Mais Skell ne mord pas, c'est un fait. Inventeure inspirée du mot “ubiguïté”, elle est capable à ses meilleurs moments de phrases que je voudrais avoir écrites, mais vit d'une notoriété aussi fragile que sa propre confiance en elle-même. Et c'est à ce titre sans doute qu'elle se sent flouée, manipulée, instrumentalisée par une “intello” qui n'avait pas besoin d'elle pour s'imposer.
Pendant sept mois nous n'aurons plus d'échanges, nos posts se croiseront à distance respectueuse, jusqu'à ce que le forum se retourne contre moi. 
 
Je viens d'écrire ces mots qui ont comme un air d'intrigue de palais. Étonnamment, et sans le chercher expressément, j'ai bien été couronnée par le forum, puis combattue, battue en brèche et renversée.

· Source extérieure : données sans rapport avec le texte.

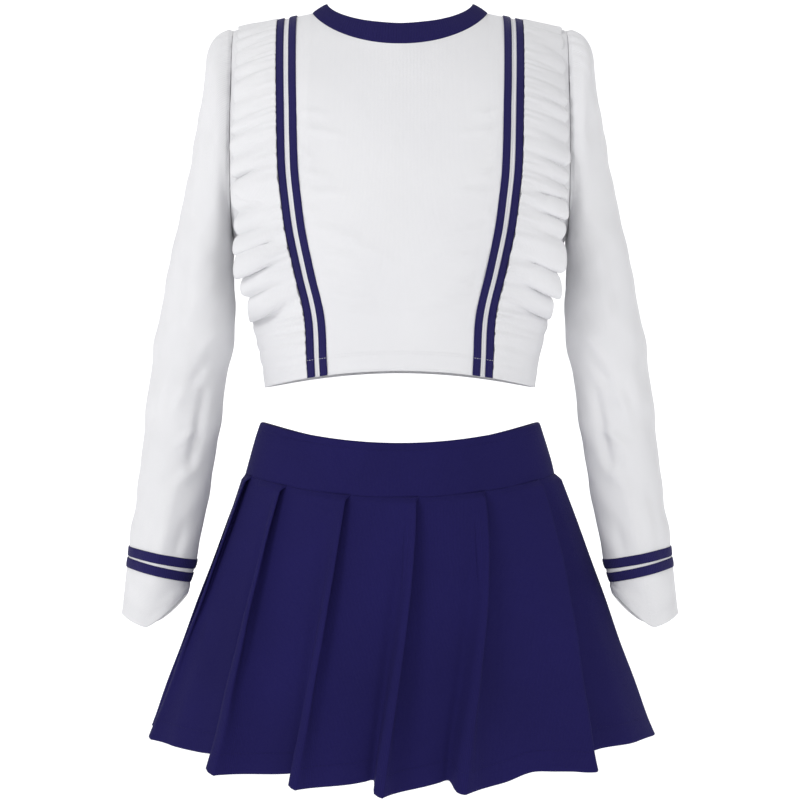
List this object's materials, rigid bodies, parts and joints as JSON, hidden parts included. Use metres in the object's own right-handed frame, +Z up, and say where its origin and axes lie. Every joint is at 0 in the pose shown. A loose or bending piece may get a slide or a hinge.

À cet ultime moment, alors que je me posais publiquement la question de savoir si je devais rester ou prendre la porte, alors que s'achevait une tempête qui ME concernait cette fois-ci, Skell est venue me défendre. Comme ressaisie d'un rôle que je lui avais soufflé contre son gré, qu'elle avait refusé et qu'elle allait assumer, au pire moment pour moi. 
 
Et je le raconte pour cette raison même. J'ai pris la porte quoi qu'il en soit car je n'avais plus d'autre choix, mais il y avait eu entre temps cette histoire minuscule, invisible entre elle et moi. Une sorte d'alliance que j'ignorais moi-même, qui avait tenu par la force des mots, d'une demande, d'une réponse différée de sept mois que je me formule ainsi aujourd'hui : “toi aussi tu as besoin des autres.”